Additional information on our asset securitizations is included in Note 6.
(c) Pension and other employee future benefits
Actuarial gains and losses consist of market-related gains and losses on pension
fund assets and the impact of changes in discount rates and other assumptions or
of plan experience being different from management's expectations for pension
and other employee future benefit obligations. Under Canadian GAAP, these
amounts are deferred and only amounts in excess of 10% of the greater of our
plan asset or benefit liability balances are recorded in pension and other
employee future benefit expense over the expected remaining service period of
active employees. Under IFRS, we elected to recognize all previously
unrecognized actuarial gains and losses as at November 1, 2010, in opening
retained earnings for all of our employee benefit plans. Under IFRS, we will
continue to defer actuarial gains and losses, consistent with the methodology
under Canadian GAAP.
Plan amendments are changes in our benefit liabilities as a result of changes to
provisions of the plans. Under Canadian GAAP, these amounts are recognized in
expense over the remaining service period of active employees for pension plans
and over the expected average remaining period to full benefit eligibility for
other employee future benefit plans. Under IFRS, plan amendments are recognized
immediately to the extent that benefits are vested and are otherwise recognized
over the average period until benefits are vested on a straight-line basis.
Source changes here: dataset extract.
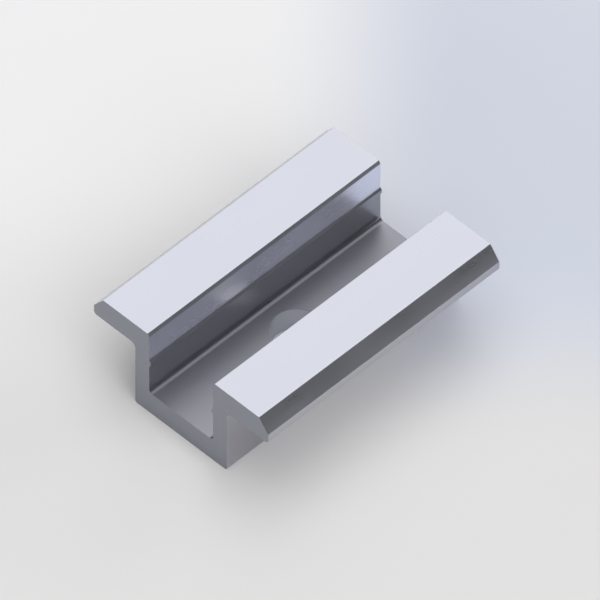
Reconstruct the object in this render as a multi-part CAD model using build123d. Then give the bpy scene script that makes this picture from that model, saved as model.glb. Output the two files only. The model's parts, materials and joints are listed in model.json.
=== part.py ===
from build123d import *

import os

# Mid clamp for photovoltaic modules: one length of extruded aluminium, drilled once for its bolt.
#
# The section is a hat: a square channel that stands between two module frames, with a wing on each
# side that bears down on them.  A screw head sits in the channel and its shank passes through the
# floor.  Frame: X across the wings, Y along the extrusion, Z up, with the origin in the middle of
# the clamp's underside.  Sizes are in millimetres.

# --- length of profile and heights ---
CLAMP_LENGTH = 50.0
CLAMP_HEIGHT = 17.8
FLOOR_THICKNESS = 4.5
WING_THICKNESS = 4.5

# --- widths across the section ---
CHANNEL_WIDTH = 13.8  # inside, for the head of a cap screw
WALL_THICKNESS = 3.0
WING_REACH = 8.95  # from the channel's side to the tip of the wing

# --- bevelled tip of each wing ---
TIP_BEVEL_RUN = 2.0
TIP_BEVEL_DROP = 2.6

# --- flat-topped ridge along the inside of each wall, with 45 degree flanks ---
RIDGE_DEPTH_BELOW_TOP = 6.65  # to the middle of the ridge
RIDGE_HEIGHT = 1.3
RIDGE_PROJECTION = 0.3

# --- edges of the die ---
MOUTH_CHAMFER_RUN = 0.35
MOUTH_CHAMFER_DROP = 0.5
CHANNEL_CORNER_RADIUS = 0.8
WING_ROOT_RADIUS = 1.0
FOOT_RADIUS = 0.5
TIP_UNDER_RADIUS = 0.6
TIP_NOSE_RADIUS = 0.4

# --- bolt ---
BOLT_DIAMETER = 8.0
BOLT_HOLE_CLEARANCE = 0.5  # on the diameter


def half_outline():
    """Section of the +X half as a closed chain of corners, from the middle of the underside."""
    inside = CHANNEL_WIDTH / 2
    channel_side = inside + WALL_THICKNESS
    tip = channel_side + WING_REACH
    wing_under = CLAMP_HEIGHT - WING_THICKNESS
    crest = inside - RIDGE_PROJECTION
    ridge_top = CLAMP_HEIGHT - RIDGE_DEPTH_BELOW_TOP + RIDGE_HEIGHT / 2
    ridge_foot = ridge_top - RIDGE_HEIGHT
    return {
        "underside middle": (0, 0),
        "foot": (channel_side, 0),
        "wing root": (channel_side, wing_under),
        "tip under": (tip, wing_under),
        "tip nose": (tip, CLAMP_HEIGHT - TIP_BEVEL_DROP),
        "tip top": (tip - TIP_BEVEL_RUN, CLAMP_HEIGHT),
        "mouth top": (inside + MOUTH_CHAMFER_RUN, CLAMP_HEIGHT),
        "mouth side": (inside, CLAMP_HEIGHT - MOUTH_CHAMFER_DROP),
        "ridge top": (inside, ridge_top),
        "crest top": (crest, ridge_top - RIDGE_PROJECTION),
        "crest foot": (crest, ridge_foot + RIDGE_PROJECTION),
        "ridge foot": (inside, ridge_foot),
        "channel corner": (inside, FLOOR_THICKNESS),
        "floor middle": (0, FLOOR_THICKNESS),
    }


def rounded(section, corner, radius):
    """The section with the vertex at one named corner rounded off."""
    vertex = section.vertices().sort_by_distance(Vector(*corner))[0]
    return fillet([vertex], radius)


def hat_section():
    """The whole section on the XZ plane, both halves joined, with the die's rounded corners."""
    corners = half_outline()
    radii = {
        "foot": FOOT_RADIUS,
        "wing root": WING_ROOT_RADIUS,
        "tip under": TIP_UNDER_RADIUS,
        "tip nose": TIP_NOSE_RADIUS,
        "channel corner": CHANNEL_CORNER_RADIUS,
    }
    half = Polygon(*corners.values(), align=None)
    for name, radius in radii.items():
        half = rounded(half, corners[name], radius)
    return Plane.XZ * (half + mirror(half, about=Plane.YZ))


def clamp_body():
    """The section run out to length and drilled through the middle of the channel's floor."""
    profile = extrude(hat_section(), CLAMP_LENGTH / 2, both=True)
    bolt_hole = Cylinder(
        (BOLT_DIAMETER + BOLT_HOLE_CLEARANCE) / 2,
        FLOOR_THICKNESS,
        align=(Align.CENTER, Align.CENTER, Align.MIN),
    )
    return profile - bolt_hole


os.makedirs("parts", exist_ok=True)
body = clamp_body()
body.label = "clamp_body"
export_step(body, "parts/clamp_body.step")
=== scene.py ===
"""Finish and studio for the mid clamp: bare aluminium with die lines, sawn ends and a drilled hole."""
import json
import math

import bpy
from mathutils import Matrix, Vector


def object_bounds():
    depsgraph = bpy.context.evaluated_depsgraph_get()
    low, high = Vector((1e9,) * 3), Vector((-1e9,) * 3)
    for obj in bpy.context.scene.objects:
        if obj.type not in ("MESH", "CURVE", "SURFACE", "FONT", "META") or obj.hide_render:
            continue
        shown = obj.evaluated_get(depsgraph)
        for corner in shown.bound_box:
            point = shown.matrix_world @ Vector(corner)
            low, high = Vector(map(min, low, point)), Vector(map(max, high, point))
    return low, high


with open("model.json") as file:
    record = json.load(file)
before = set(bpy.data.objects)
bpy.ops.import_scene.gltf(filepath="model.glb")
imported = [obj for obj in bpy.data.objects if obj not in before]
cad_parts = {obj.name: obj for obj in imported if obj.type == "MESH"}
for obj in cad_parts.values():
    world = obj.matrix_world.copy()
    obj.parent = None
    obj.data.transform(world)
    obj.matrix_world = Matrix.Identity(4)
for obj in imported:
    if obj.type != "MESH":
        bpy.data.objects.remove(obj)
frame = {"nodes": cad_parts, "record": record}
CAD_LOW, CAD_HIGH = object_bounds()

bl_info = {
    "name": "Mid Clamp Finish",
    "version": (1, 0, 0),
    "blender": (4, 5, 0),
    "location": "View3D > Sidebar > Mid Clamp",
    "description": "Gives an extruded mid clamp its aluminium finish and lights it in a small studio",
    "category": "Material",
}

BODY_NODE = "clamp_body"

# heights on the section at which the finish and its painted shade and reflection change, in metres
RIDGE_TOP = 0.0119         # just above the ridge on the channel's walls, from the underside
MOUTH_DEPTH = 0.0006       # from the top down past the chamfer at the channel's mouth
CORNER_RISE = 0.0009       # from the channel's floor up past its rounded corners

# how softly one finish gives way to the next, as half the width of the step, in metres
FINE_EDGE = 0.00005
SOFT_EDGE = 0.0001
RIDGE_EDGE = 0.0002
CORNER_EDGE = 0.0003

# how squarely a face looks along an axis, as a cosine: the edge between two areas and its softness
END_FACING = (0.9, 0.05)
BORE_FACING = (0.5, 0.1)
SIDE_FACING = (0.85, 0.1)
FLOOR_FACING = (0.8, 0.15)
SLANT_FACING = (0.45, 0.15)
LEVEL_FACING = (0.985, 0.01)

# how far marks are drawn out along X, Y and Z, as multiples of their pitch
EVEN = (1, 1, 1)
DIE_STRETCH = (1, 120, 1)
BAND_STRETCH = (1, 60, 1)
BLOOM_STRETCH = (1, 2.5, 1)
RING_STRETCH = (40, 40, 1)

BAND_LINES = 9             # die lines in the width of one broad band
BAND_RISE = 3              # height of a band in die lines' heights
BLOOM_SIZE = 0.006         # size of the cloudy patches in the metal's shade, in metres
BLOOM_SHARE = 0.4          # how much of the unevenness is such patches, the rest being bands
SAWN_SPREAD = 0.12         # range of the roughness on the sawn ends
NOISE_RANGE = (0.3, 0.7)   # where nearly all of a noise's values lie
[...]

Under Canadian GAAP, our actuaries valued our benefit liabilities using the
projected unit benefit method. Under IFRS, our actuaries value our benefit
liabilities using the projected unit credit method. The difference in
methodology did not have a significant impact on our financial results.
Under Canadian GAAP, when plan assets exceed the benefit liability of a defined
benefit plan giving rise to a plan surplus, a valuation allowance is recognized
for any excess of the surplus over the present value of the expected future
economic benefit arising from the asset. Similarly to Canadian GAAP, IFRS limits
the recognition of the surplus to the expected future economic benefit arising
from the asset. However, the methodology for calculating the expected future
economic benefit differs from that under Canadian GAAP. The difference in
methodology did not have an impact on our financial results.
(d) Non-controlling interest
Under Canadian GAAP, non-controlling interest in subsidiaries ("NCI") are
reported as other liabilities. Under IFRS, NCI are reported as equity.
Under Canadian GAAP, the portion of income attributable to NCI is deducted prior
to the presentation of net income in the Consolidated Statement of Income. Under
IFRS, there is no comparable deduction, and instead, net income reflects income
attributable to both shareholders and NCI. This difference had no impact on our
capital ratios or return on equity.
(e) Translation of net foreign operations
We have elected to reset the accumulated other comprehensive loss on translation
of net foreign operations to $nil at the transition date, with the adjustment
recorded in opening retained earnings. This difference had no impact on our
capital ratios or return on equity.
(f) Business combinations
We elected not to apply IFRS 3 retroactively to business combinations that took
place prior to the transition date. Consequently, business combinations
concluded prior to November 1, 2010, have not been restated and the carrying
amount of goodwill under IFRS as of November 1, 2010, is equal to the carrying
amount as at that date under Canadian GAAP.
For the acquisitions of M&I and LGM that occurred in fiscal 2011, our
comparative year, we have made the following adjustments:
Measurement of purchase price
Under Canadian GAAP, the purchase price is based on an average of the market
price of the shares over a reasonable period before and after the date the terms
of the acquisition are agreed to and announced. Under IFRS, the purchase price
is based on the market price of the shares at the closing date of the
transaction. As a result, the recorded values of goodwill and common shares were
increased by $142 million as at October 31, 2011, to reflect the re-measurement
of our common shares issued as consideration for the M&I acquisition.
Acquisition costs
Under Canadian GAAP, acquisition costs are capitalized and classified as
goodwill. IFRS requires that acquisition costs be expensed. As a result,
goodwill was reduced by $91 million as of October 31, 2011, $86 million related
to the acquisition of M&I and $5 million related to the acquisition of LGM.
Contingent consideration
Under Canadian GAAP, contingent consideration is recorded when the amount can be
reasonably estimated and the outcome of the contingency can be determined beyond
a reasonable doubt. Any subsequent change in the amount of contingent
consideration is generally recorded as an adjustment to goodwill. Under IFRS,
contingent consideration is recognized initially at fair value as part of the
purchase price. Subsequent changes in the fair value of contingent consideration
classified as an asset or liability are recognized in profit or loss. As a
result, goodwill was increased by $13 million for contingent consideration and
reduced by $5 million for acquisition costs noted above for a total increase in
goodwill of $8 million for the LGM acquisition as at October 31, 2011.
Other differences
Details of the other differences between our Canadian GAAP accounting polices
and IFRS requirements are outlined in Note 19 to our interim consolidated
financial statements for the quarter ended April 30, 2012 and include:
reinsurance; loan impairment; sale-leaseback transactions; stock-based
compensation; loan origination costs; transaction costs; available-for-sale
securities; premises and equipment; customer loyalty programs; merchant banking
investments; compound financial instruments; translation of preferred shares
issued by a foreign operation; and income taxes.